There are all kinds of limits when it comes to insurance, and pet insurance is no different. There are age limits, waiting periods, annual limits on care and other exclusions that you will need to pay attention to. When we say read the fine print, we mean it! All companies operate slightly differently. For instance, some work off an annual limit, where you can spend a certain amount per year on your animal. Others work off a lifetime limit, or a condition-based limit, where the insurance company limits how much money they will allot to a certain condition, such as hip dysplasia. Other companies boast no annual limits and no lifetime limits, so these are usually the best options for people who have animals predisposed to a lot of genetic conditions that may get capped under other plans.
There is nothing worse than having questions about your plan, your reimbursements, or worse yet, being at the vet having to make terribly hard decisions and not being able to reach your pet insurance company. After you submit your inquiries to a few companies, they should contact you to discuss your options in greater detail. Use this opportunity to find out how good their customer service is. Ask questions, look for detail and patience, and this will help you make your decision.Now that you have attended Pet Insurance 101, you are ready to shop for the best plan. Remember that this is a personal choice, and it is best to get quotes from a few providers so you can do your research and get the best option for you and your furry friend.

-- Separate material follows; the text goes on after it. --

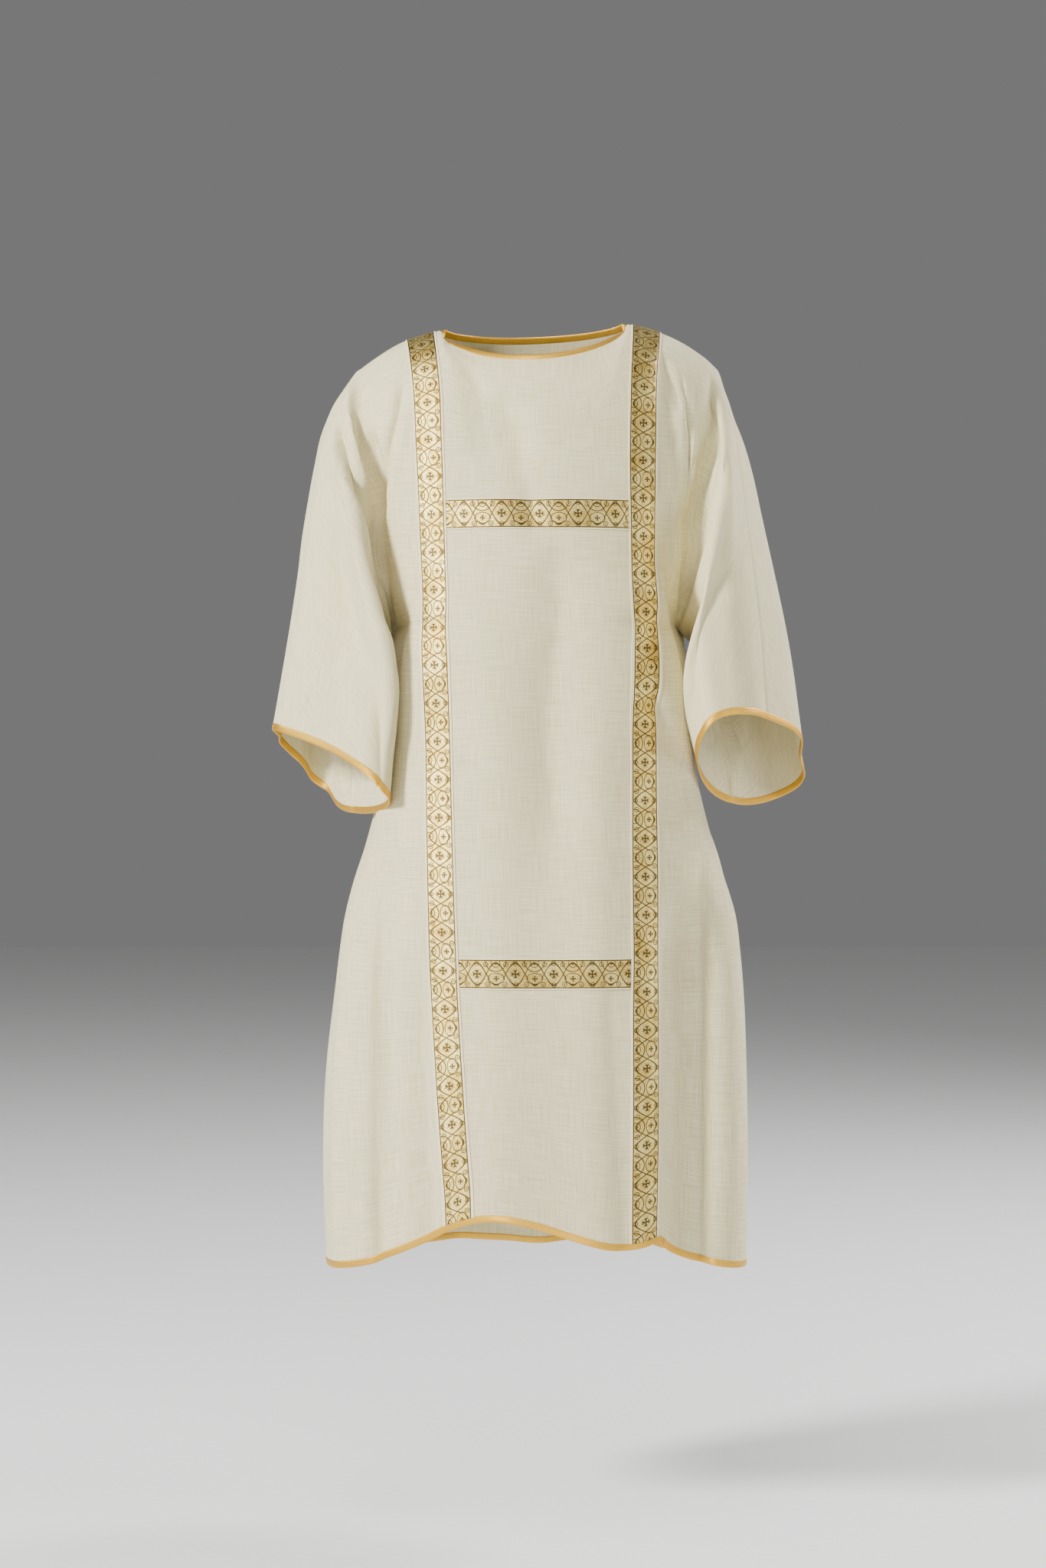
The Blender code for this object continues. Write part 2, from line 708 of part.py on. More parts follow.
def laid_on(name, points, normals, grids, ends):
    """Galloon that lies on the cloth, made from the cloth's own points, moved out."""
    points = points.copy()
    for end, beside in ends:
        step = points[beside] - points[end]
        points[end] += step * SEAM_GAP / np.linalg.norm(step)
    faces = [face for grid, flip in grids for face in cell_faces(grid, flip)]
    low = CLOTH / 2 + LAY_GAP
    add_object(name, *wall(points, normals, np.array(faces), low, low + GALLOON), (GOLD_CLOTH, 0.5, 0.35))


def make_band(name, front, back, lanes_of_band):
    """One long band: up the front, over the shoulder and down the back."""
    chosen = range(lanes_of_band[0], lanes_of_band[1] + 1)
    count = len(front.points)
    points = np.vstack((front.points, back.points))
    normals = np.vstack((front.normals, back.normals))
    fore = [[row[c] for c in chosen] for row in front.body]
    rear = [fore[0]] + [[row[c] + count for c in chosen] for row in back.body[1:]]
    ends = list(zip(fore[-1], fore[-2])) + list(zip(rear[-1], rear[-2]))
    laid_on(name, points, normals, ((fore, False), (rear, True)), ends)


def make_cross_band(name, front, rows):
    """One short band between the two long ones."""
    grid = [front.body[r][LEFT_BAND[1]:RIGHT_BAND[0] + 1] for r in range(rows[0], rows[1] + 1)]
    ends = [(row[0], row[1]) for row in grid] + [(row[-1], row[-2]) for row in grid]
    laid_on(name, front.points, front.normals, ((grid, False),), ends)


def make_binding(name, loop_points, loop_normals, clockwise):
    """A folded ribbon that carries the cloth on from its edge, all the way round."""
    count = len(loop_points)
    edges = np.roll(loop_points, -1, axis=0) - loop_points
    away = np.zeros_like(loop_points)
    for beside in (edges, np.roll(edges, 1, axis=0)):
        side = np.cross(loop_normals, beside)
        away += side / np.linalg.norm(side, axis=1)[:, None]
    away /= np.linalg.norm(away, axis=1)[:, None]
    if clockwise:
        away = -away
    near = loop_points + away * BINDING_GAP
    far = loop_points + away * (BINDING_GAP + BINDING_WIDTH)
    points = np.vstack((near, far))
    normals = np.vstack((loop_normals, loop_normals))
    faces = []
    for i in range(count):
        k = (i + 1) % count
        faces += split((i, k, k + count, i + count), clockwise)
    shell = wall(points, normals, np.array(faces), -RIBBON_FOLD / 2, RIBBON_FOLD / 2)
    add_object(name, *shell, (GOLD_RIBBON, 0.38, 0.75))


def loop_of(front, back, front_line, back_line):
    """The points and normals round an edge: along the front, then back along the back."""
    back_line = list(reversed(back_line))[1:-1]
    points = np.vstack((front.points[front_line], back.points[back_line]))
    normals = np.vstack((front.normals[front_line], back.normals[back_line]))
    return points, normals


def make_bindings(front, back):
    neck_front = front.body[0][NECK[0]:NECK[1] + 1]
    neck_back = back.body[0][NECK[0]:NECK[1] + 1]
    make_binding("neck_binding", *loop_of(front, back, neck_front, neck_back), clockwise=False)
    make_binding("hem_binding", *loop_of(front, back, front.body[-1], back.body[-1]), clockwise=True)
    for name, side in (("cuff_binding_left", 0), ("cuff_binding_right", 1)):
        front_line = [line[-1] for line in front.sleeves[side]]
        back_line = [line[-1] for line in back.sleeves[side]]
        make_binding(name, *loop_of(front, back, front_line, back_line), clockwise=side == 0)


def build():
    for old in list(bpy.data.objects):
        bpy.data.objects.remove(old, do_unlink=True)
    front = make_sheet("front")
    back = make_sheet("back")
    join_seams(front, back)
    make_panel("front_panel", front)
    make_panel("back_panel", back)
    make_band("band_left", front, back, LEFT_BAND)
    make_band("band_right", front, back, RIGHT_BAND)
    make_cross_band("cross_band_upper", front, UPPER_BAND_ROWS)
    make_cross_band("cross_band_lower", front, LOWER_BAND_ROWS)
    make_bindings(front, back)


build()
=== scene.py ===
"""Dresses the dalmatic's solids: linen cloth, galloon, folded ribbon, stitches and a plain studio.

Metres, +Z up, in the frame of the solids. The front faces -Y.
"""
from collections import namedtuple
import functools
import math

import bpy
import numpy as np
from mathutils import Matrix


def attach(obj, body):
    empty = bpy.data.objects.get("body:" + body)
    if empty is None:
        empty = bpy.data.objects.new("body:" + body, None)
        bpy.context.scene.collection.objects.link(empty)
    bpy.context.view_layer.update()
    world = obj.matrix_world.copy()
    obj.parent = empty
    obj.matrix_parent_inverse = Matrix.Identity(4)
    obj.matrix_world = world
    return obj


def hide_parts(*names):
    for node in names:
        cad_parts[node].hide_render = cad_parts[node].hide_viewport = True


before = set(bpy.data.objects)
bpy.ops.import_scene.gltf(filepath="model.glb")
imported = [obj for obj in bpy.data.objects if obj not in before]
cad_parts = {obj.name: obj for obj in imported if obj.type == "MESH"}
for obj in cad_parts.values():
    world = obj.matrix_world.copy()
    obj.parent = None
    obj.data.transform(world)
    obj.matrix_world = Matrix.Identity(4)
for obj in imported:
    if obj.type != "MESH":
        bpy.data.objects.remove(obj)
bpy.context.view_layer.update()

bl_info = {
    "name": "Dalmatic dressing",
    "version": (1, 0, 0),
    "blender": (4, 5, 0),
    "location": "View3D > Sidebar > Dalmatic",
    "description": "Cloth, galloon, ribbon and stitches of a worn dalmatic, with its studio",
    "category": "Add Mesh",
}

# Sizes that the solids share
CLOTH = 0.0016
SEAM_GAP = 0.0003
BAND_WIDTH = 0.040
NECK_HALF = 0.1195
NECK_FRONT = 0.100
NECK_BACK = 0.072
NECK_FRONT_DROP = 0.052
NECK_BACK_DROP = 0.008
NECK_SHAPE = 1.15
NECK_LEAN = 42
NECK_EASE = 1.5
BAND_EASE = 0.001

SIDE_STEPS = 11
BAND_STEPS = 2
NECK_STEPS = 12
SLEEVE_STEPS = 11
NECK_LANE = 0.022
CURVE_POINTS = 361
CALM_ROWS = 3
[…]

You’ll need to look at coverage – what does your plan cover? This is where pet insurance is pretty similar to health insurance for humans. Pet insurance for pre-existing conditions are not covered, and there are several exclusions that you will need to pay attention to. To avoid any pre-existing condition issues, you should enroll your animals as soon as you can. We have heard of stories of normal care not covered due to some sort of pre-existing condition being in place, and other stories of humongous bills to the tens of thousands of dollars being covered because the owner enrolled their animal when they were born. Make sure you look at what is covered under the plan carefully, and see if you will need to purchase additional add-ons, called riders, to make the plan more robust.
Deductibles work the same way for pet insurance that they do for human insurance. You can usually choose the deductible you want, which will impact your monthly rate. Typically, these are annual deductibles and will reset every calendar year, much like human health insurance. The deductible is the out-of-pocket amount you are responsible to pay before insurance starts footing the bill. Once you meet your deductible, the insurance company will pay the bill based on your reimbursement amount. So, if you have a $500 deductible, you will need to put in at least $500 of your own money that year before insurance will pay anything. In some cases, some types of care, such as wellness, do not apply to the deductible, meaning that insurance can pay for these even if you have not met your deductible. Remember that the lower the deductible, the less the out-of-pocket you will have, but your monthly premium will be higher. For most folks, this is a balancing act to figure out which deductible and premium amount makes the most sense for your family.
The monthly premium is what you will pay every month to the pet insurance company so your pet(s) can be insured. This number can be adjusted based on the aforementioned items: your deductible, reimbursement and also where you live and how many pets you are insuring. The age of your pets also makes a difference, so check your plan accordingly and pay attention to this when you are shopping around.